Anyway, the premise that the bottom temp is a precursor to the top temp like a hlt in a herms seems not very applicable here.

The temperatures are close too, so you might be able to use a simpler scheme and just use a single PID driving the heating element directly and remove the cascaded pids and the setpoint driver.

We recently added a combi sensor block too, so you could even use the average or max of the two sensors as input to the PID.

I think you are right - this setup probably isn’t the best fit my brewery. I just went with the K-RIMS preset and adjusted the layout. (-:

My initial idea was to use the outlet temperature sensor purely as a temperature constraint, because I was afraid that the temperature of the bottom part would get critically hot. I assume that the circulation rate will be a bit slower in a real mash, so overheating the wort is likely to be a problem.

Is that possible to configure? A single PID + an “external” probe as constraint?

I don’t think it makes sense. You’ll overheat the bottom if the flow is too low.
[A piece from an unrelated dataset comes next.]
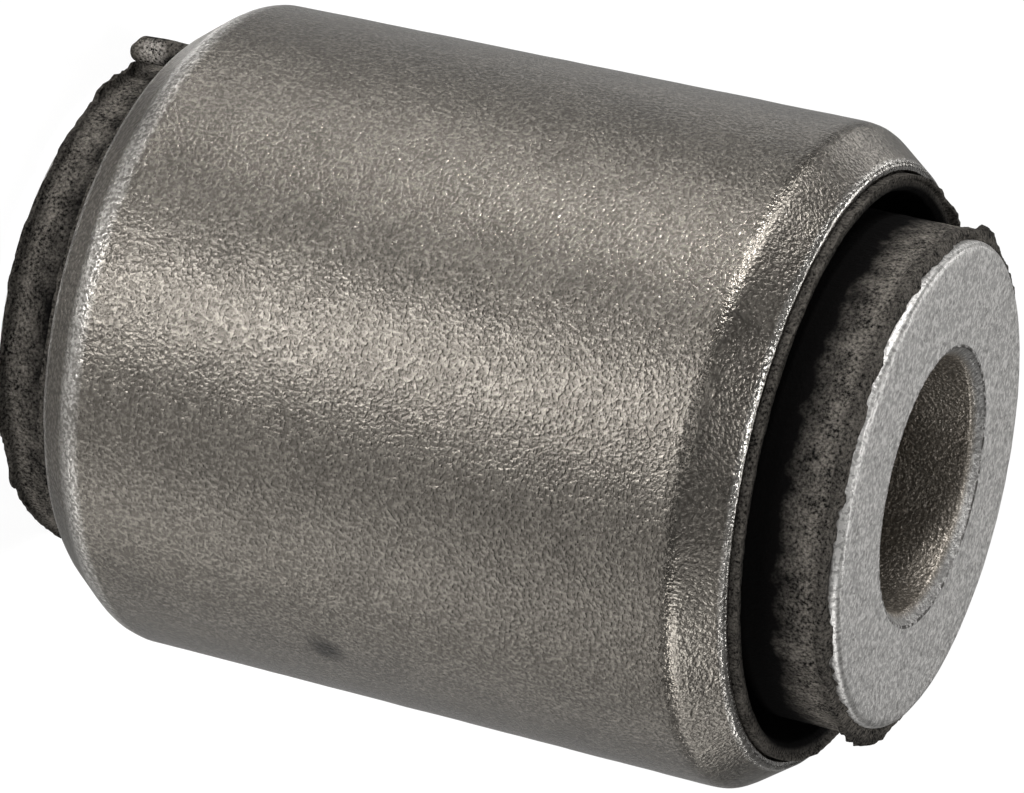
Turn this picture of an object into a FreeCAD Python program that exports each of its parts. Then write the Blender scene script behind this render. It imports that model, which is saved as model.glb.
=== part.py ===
"""A rubber metal bush for a suspension link: three pieces bonded into one.

A turned steel outer sleeve is pressed into the eye of the link. A thick steel inner sleeve
takes the bolt and stands out at both ends, where it is clamped between the bracket's ears.
Rubber moulded between them joins the two. It has a relief groove in each end, a thin skin
out along the inner sleeve, torn flash at the mould's parting lines and one gate stub.

Z is the bush's own axis. The origin is the middle of the lower end face, on which it stands.
All sizes are millimetres, and directions are degrees round Z from +X.
"""
import FreeCAD
import Part
import math
import os
import random

# Driving sizes of the bolt and the inner sleeve
bolt_diameter = 12.0
bolt_play = 0.2
bore_chamfer = 0.55
inner_sleeve_length = 43.5
inner_edge_radius = 0.45

# Driving sizes of the outer sleeve
outer_sleeve_diameter = 32.0
outer_sleeve_length = 35.0
outer_wall = 1.9
lead_in_length = 2.15
lead_in_depth = 1.55
lead_in_bend_radius = 1.6
lip_edge_break = 0.12

# Driving sizes of the rubber. Its wall, between the sleeves, sets the inner sleeve's diameter
rubber_wall = 2.5
skin_thickness = 0.45
skin_end_gap = 0.05
rim_thickness = 0.95
rim_rise = 0.3
rim_bevel = 0.3
groove_depth = 4.5
groove_corner = 0.35

# Torn flash: a fin round each end of the skin, and a low wall on each rim by the steel
fin_thickness = 0.32
fin_reach = 0.5
fin_root = 0.05
rim_flash_thickness = 0.3
rim_flash_height = 0.45
rim_flash_root = 0.06
rim_flash_gap = 0.08
tear_spacing = 0.8

# Where the flash was left long: direction, half width in degrees, share of the full reach
upper_fin_tags = [(8, 26, 0.7), (8, 4, 0.4), (42, 5, 0.4), (70, 8, 0.45), (147, 12, 0.8), (172, 9, 0.5)]
lower_fin_tags = [(60, 30, 0.5), (130, 25, 0.6), (212, 14, 0.6), (238, 5, 0.7), (266, 9, 0.9), (305, 34, 0.6)]
upper_rim_tags = [(157, 7, 0.9), (175, 12, 0.6), (190, 6, 0.4), (20, 22, 0.35)]
lower_rim_tags = [(40, 25, 0.5), (110, 15, 0.7), (300, 20, 0.4)]
upper_fin_seed = 5
lower_fin_seed = 11
upper_rim_seed = 23
lower_rim_seed = 31
ragged_share = 0.3

# Gate stub, where the rubber was fed into the mould
gate_diameter = 1.35
gate_length = 3.0
gate_direction = 206.0
gate_tip_bevel = 0.3

# Worked out from the driving sizes
bore_radius = (bolt_diameter + bolt_play) / 2
outer_radius = outer_sleeve_diameter / 2
seat_radius = outer_radius - outer_wall
inner_radius = seat_radius - rubber_wall
sleeve_low = (inner_sleeve_length - outer_sleeve_length) / 2
sleeve_high = sleeve_low + outer_sleeve_length
skin_radius = inner_radius + skin_thickness
rim_radius = seat_radius - rim_thickness
skin_top = inner_sleeve_length - inner_edge_radius - skin_end_gap
rim_top = sleeve_high + rim_rise
FULL_TURN = 360.0
AXIS = FreeCAD.Vector(0, 0, 1)
ORIGIN = FreeCAD.Vector(0, 0, 0)


def at(radius, height, direction=0.0):
    """A point by its distance from the axis, its height and its direction in degrees."""
    turn = math.radians(direction)
    return FreeCAD.Vector(radius * math.cos(turn), radius * math.sin(turn), height)


def below(point):
    """The same point of a half section, mirrored about mid height."""
    return FreeCAD.Vector(point.x, point.y, inner_sleeve_length - point.z)


def joined(points):
    """Straight edges from each point to the next."""
    return [Part.LineSegment(a, b).toShape() for a, b in zip(points, points[1:])]


def turned(edges):
    """The solid that a closed half section sweeps in one turn about the axis."""
    return Part.Face(Part.Wire(edges)).revolve(ORIGIN, AXIS, FULL_TURN)


def inner_sleeve():
    """Thick turned tube: chamfered at the bore's mouths, its outer edges rounded by two flats."""
    half_flat = inner_edge_radius * (1 - math.sqrt(0.5))
    upper = [
        at(inner_radius, inner_sleeve_length - inner_edge_radius),
        at(inner_radius - half_flat, inner_sleeve_length - half_flat),
        at(inner_radius - inner_edge_radius, inner_sleeve_length),
        at(bore_radius + bore_chamfer, inner_sleeve_length),
        at(bore_radius, inner_sleeve_length - bore_chamfer),
    ]
    lower = [below(point) for point in reversed(upper)]
    return turned(joined(upper + lower + upper[:1]))


def outer_sleeve():
    """Turned tube with a lead-in cone at each end, rounded where the cone meets the outside."""
    slope = math.atan2(lead_in_depth, lead_in_length)
    bend_reach = lead_in_bend_radius * math.tan(slope / 2)
    bend_height = sleeve_high - lead_in_length - bend_reach
    bend_centre = outer_radius - lead_in_bend_radius

    def on_bend(angle):
        return at(
            bend_centre + lead_in_bend_radius * math.cos(angle),
            bend_height + lead_in_bend_radius * math.sin(angle),
        )

    lip_radius = outer_radius - lead_in_depth
    lip_height = sleeve_high - lip_edge_break
    lip = at(lip_radius + lip_edge_break * math.tan(slope), lip_height)
    upper_bend = [on_bend(0), on_bend(slope / 2), on_bend(slope)]
    lower_bend = [below(point) for point in upper_bend]
    lip_face = at(lip_radius - lip_edge_break, sleeve_high)
    seat = at(seat_radius, sleeve_high)
    edges = [Part.Arc(*upper_bend).toShape()]
    end = [upper_bend[2], lip, lip_face, seat]
    edges += joined(end + [below(point) for point in reversed(end)])
    edges.append(Part.Arc(*lower_bend).toShape())
    edges += joined([lower_bend[0], upper_bend[0]])
    return turned(Part.__sortEdges__(edges))


def moulding():
    """The turned form of the rubber: both skins, both grooves and both rims in one section.

    The skin follows the inner sleeve up to its rounded edge. The groove's floor has bevelled
    corners. The rim stands a little above the outer sleeve, bevelled towards the groove.
    """
    groove_low = sleeve_high - groove_depth
    upper = [
        at(inner_radius, skin_top),
        at(skin_radius, skin_top),
        at(skin_radius, groove_low + groove_corner),
        at(skin_radius + groove_corner, groove_low),
        at(rim_radius - groove_corner, groove_low),
        at(rim_radius, groove_low + groove_corner),
        at(rim_radius, rim_top - rim_bevel),
        at(rim_radius + rim_bevel, rim_top),
        at(seat_radius, rim_top),
    ]
    lower = [below(point) for point in reversed(upper)]
    return turned(joined(upper + lower + upper[:1]))


def away(direction, other):
    """Degrees between two directions, the short way round."""
    return abs((direction - other + FULL_TURN / 2) % FULL_TURN - FULL_TURN / 2)


def torn(radius, tags, seed):
    """Directions round a ring and how far the flash was left there, as shares from 0 to 1.

    Each tag is a smooth hump about its direction, and every step adds its own ragged part.
    """
    chance = random.Random(seed)
    count = round(2 * math.pi * radius / tear_spacing)
    steps = []
    for step in range(count):
        direction = FULL_TURN * step / count
        share = ragged_share * chance.random()
        for centre, half_width, left in tags:
            near = max(0.0, 1 - away(direction, centre) / half_width)
            share += left * math.sin(near * math.pi / 2)
        steps.append((direction, min(1.0, share)))
    return steps


def fin(low, tags, seed):
    """Flat torn fin that stands out from the skin, its inside on the inner sleeve."""
    ring = torn(skin_radius, tags, seed)
    points = [at(skin_radius + fin_root + fin_reach * share, low, turn) for turn, share in ring]
    plate = Part.Face(Part.makePolygon(points + points[:1])).extrude(AXIS * fin_thickness)
    return plate.cut(Part.makeCylinder(inner_radius, fin_thickness, at(0, low)))


def stitched(rows):
    """Closed solid whose skin runs from each ring of points to the next, in flat triangles."""
    faces = []
    for first, second in zip(rows, rows[1:] + rows[:1]):
        for a, b, c, d in zip(first, first[1:] + first[:1], second[1:] + second[:1], second):
            faces.append(Part.Face(Part.makePolygon([a, b, c, a])))
            faces.append(Part.Face(Part.makePolygon([a, c, d, a])))
    return Part.Solid(Part.makeShell(faces))


def rim_flash(tags, seed):
    """Thin wall on the upper rim beside the steel, torn off at a different height all round."""
    foot = rim_top - rim_rise / 2
    outside = seat_radius - rim_flash_gap
    inside = outside - rim_flash_thickness
    ring = torn(seat_radius, tags, seed)
    heights = [rim_top + rim_flash_root + rim_flash_height * share for _, share in ring]
    return stitched([
        [at(outside, foot, turn) for turn, _ in ring],
        [at(outside, height, turn) for (turn, _), height in zip(ring, heights)],
        [at(inside, height, turn) for (turn, _), height in zip(ring, heights)],
        [at(inside, foot, turn) for turn, _ in ring],
    ])


def gate_stub():
    """Stub of the gate under the lower rim: a short round peg, bevelled at its torn tip."""
    root = at(seat_radius - gate_diameter / 2, sleeve_low, gate_direction)
    length = gate_length + rim_rise
    peg = Part.makeCylinder(gate_diameter / 2, length - gate_tip_bevel, root, -AXIS)
    tip = Part.makeCone(
        gate_diameter / 2, gate_diameter / 2 - gate_tip_bevel, gate_tip_bevel,
        root - AXIS * (length - gate_tip_bevel), -AXIS,
    )
    return peg.fuse(tip)


def rubber_body():
    """The whole moulding with the fins, the torn walls on the rims and the gate stub."""
    mid_height = at(0, inner_sleeve_length / 2)
    additions = [
        fin(skin_top - fin_thickness, upper_fin_tags, upper_fin_seed),
        fin(inner_sleeve_length - skin_top, lower_fin_tags, lower_fin_seed),
        rim_flash(upper_rim_tags, upper_rim_seed),
        rim_flash(lower_rim_tags, lower_rim_seed).mirror(mid_height, AXIS),
        gate_stub(),
    ]
    return moulding().fuse(additions).removeSplitter()


def export(shape, name):
    """Writes one piece, named as its file."""
    solids = shape.Solids
    if len(solids) != 1 or not shape.isValid():
        raise ValueError(f"{name}: {len(solids)} solids, valid {shape.isValid()}")
    solids[0].exportStep(os.path.join("parts", name + ".step"))
    print(name, "volume", round(solids[0].Volume, 2), "faces", len(solids[0].Faces))


os.makedirs("parts", exist_ok=True)
export(inner_sleeve(), "inner_sleeve")
export(outer_sleeve(), "outer_sleeve")
export(rubber_body(), "rubber_body")
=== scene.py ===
from math import ceil, cos, pi, radians, sin

import bpy
import numpy as np
from mathutils import Matrix, Vector


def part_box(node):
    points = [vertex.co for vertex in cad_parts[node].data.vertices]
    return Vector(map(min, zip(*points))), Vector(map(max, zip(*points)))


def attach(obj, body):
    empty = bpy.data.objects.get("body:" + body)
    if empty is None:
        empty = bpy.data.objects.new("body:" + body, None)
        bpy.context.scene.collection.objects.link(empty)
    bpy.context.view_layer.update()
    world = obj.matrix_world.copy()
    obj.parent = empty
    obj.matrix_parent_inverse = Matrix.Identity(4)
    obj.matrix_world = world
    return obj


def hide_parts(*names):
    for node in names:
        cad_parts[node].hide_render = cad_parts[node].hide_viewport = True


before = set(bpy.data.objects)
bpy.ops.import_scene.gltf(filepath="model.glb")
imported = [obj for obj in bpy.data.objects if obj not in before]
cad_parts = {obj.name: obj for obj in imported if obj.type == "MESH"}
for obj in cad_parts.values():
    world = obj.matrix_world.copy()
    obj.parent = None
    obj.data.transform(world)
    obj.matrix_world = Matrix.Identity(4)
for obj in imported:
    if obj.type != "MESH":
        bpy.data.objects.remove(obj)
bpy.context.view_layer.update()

mm = 0.001

# The camera: a long lens beside the bush and a little above its middle. It is rolled on its
# side, so that the bush, which stands on its end, lies across the picture as it was shot.
picture_width = 1024
focal_length_pixels = 5031.1
sensor_width = 36.0
camera_elevation = radians(22.161)
camera_roll = radians(103.032)
camera_distance = 241.4 * mm
camera_aim = Vector((0.321 * mm, 0, 21.898 * mm))
nearest_seen = 10 * mm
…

When the flow is too low, a sensor in a tee on the output will also read too low.
It would only work if the bottom sensor measures inside the kettle pretty close to the heating element.
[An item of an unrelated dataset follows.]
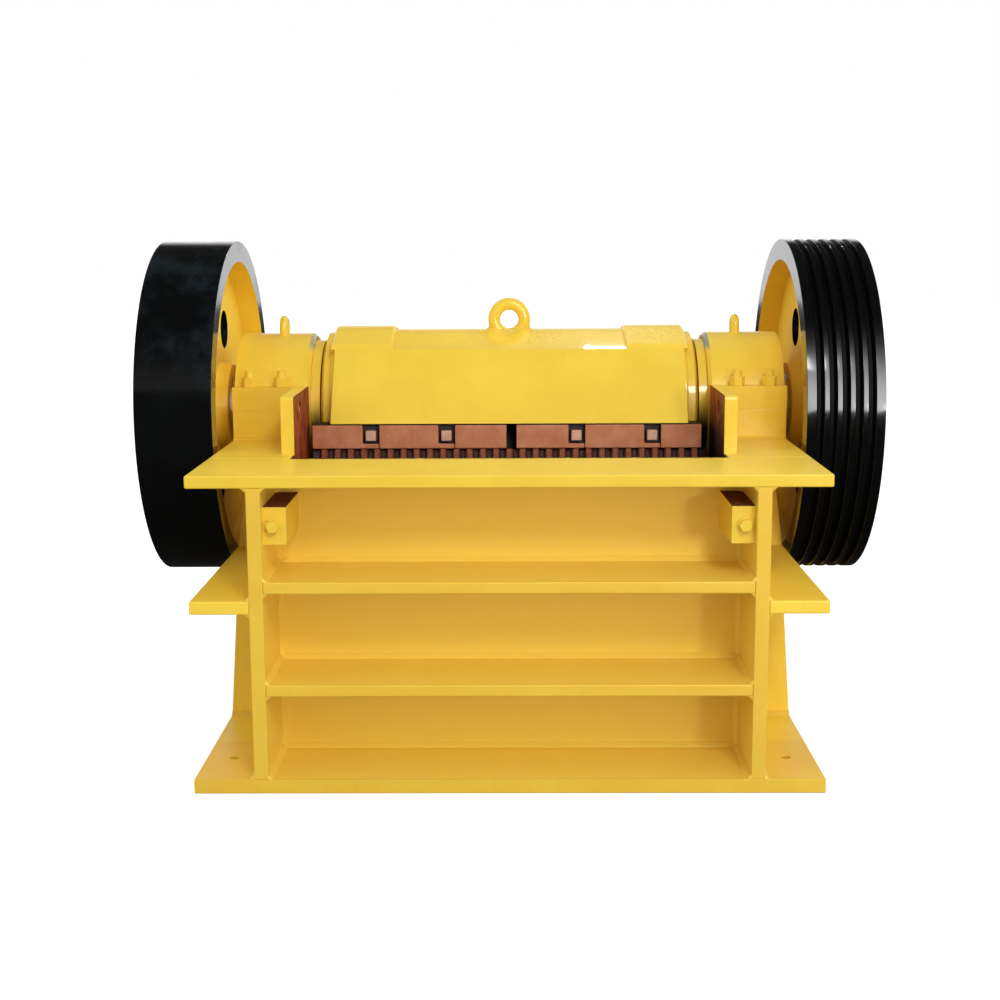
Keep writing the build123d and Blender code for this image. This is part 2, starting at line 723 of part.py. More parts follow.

Perhaps using the max of the two as PID input comes closest to protect against overheating.

Average could also work well.

I read through this post because I too have been using a K-RIMS setup, but mine is different from the one that Jonfrol describes here, and utilizes 2 vessels, where the MT recirculates through the BK, which has the heating element. Anyway, What Jonfrol’s system looks more like is a BIAB system. One vessel, one heating element, one pump. I use BIAB as well, and it was very easy to dial-in the PID settings starting with the BIAB wizard in Brewblox.